Media Concentration In 1983, the American media was dominated by 50 companies. Today, media ownership is overwhelmingly concentrated in just six corporations: Comcast, Disney, Time Warner, News Corp., Viacom and CBS. In a move that would make a bad situation worse, the FCC is considering whether to allow even more consolidation in the country’s 20 top television markets. Sanders wants to know where Tom Foley stands. “Will Mr. Wheeler support that dangerous trend or will he oppose it?” Sanders asked.
Wealth Gap “A few people on the top have incredible wealth and incredible power while the people at the bottom have neither,” Sen. Bernie Sanders said. “On economic issues, we are losing ground,” he said of a new study that the average wealth of the 8 million households in America with a net worth around $800,000 rose from 2009 to 2011 by nearly 30 percent to $3.2 million, according to a new Pew Research Center analysis of Census Bureau data.

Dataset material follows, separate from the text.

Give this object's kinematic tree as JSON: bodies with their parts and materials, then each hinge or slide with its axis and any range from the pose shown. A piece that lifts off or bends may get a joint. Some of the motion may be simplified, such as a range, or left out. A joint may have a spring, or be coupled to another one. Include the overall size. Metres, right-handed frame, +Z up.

While those in the top 7 percent were faring so well, the remaining 93 percent, some 111 million households, saw their net worth drop by 4 percent to $134,000. To read more about the study, click here.
Meals on Wheels Federal funding for senior nutrition has been lopped off by the across-the-board budget cuts known as sequestration. The White House has said the cuts would mean 4 million fewer meals for seniors this year, The Huffington Post reported on Monday. In Vermont alone, Older Americans Act funds last year provided more than 1 million meals to seniors. Sequestration will cut almost $200,000 for Vermont meals programs by the end of this fiscal year. “There are few better investments than the cost-effective programs that millions of older adults depend on for a healthy and dignified life,” Sen. Bernie Sanders and 23 other senators said in a letter to the chairman and ranking member of the Senate appropriations panel in charge of funding Older Americans Act programs. The senators said a 12 percent increase would catch up with rising costs and the growth in the number of seniors over the past decade.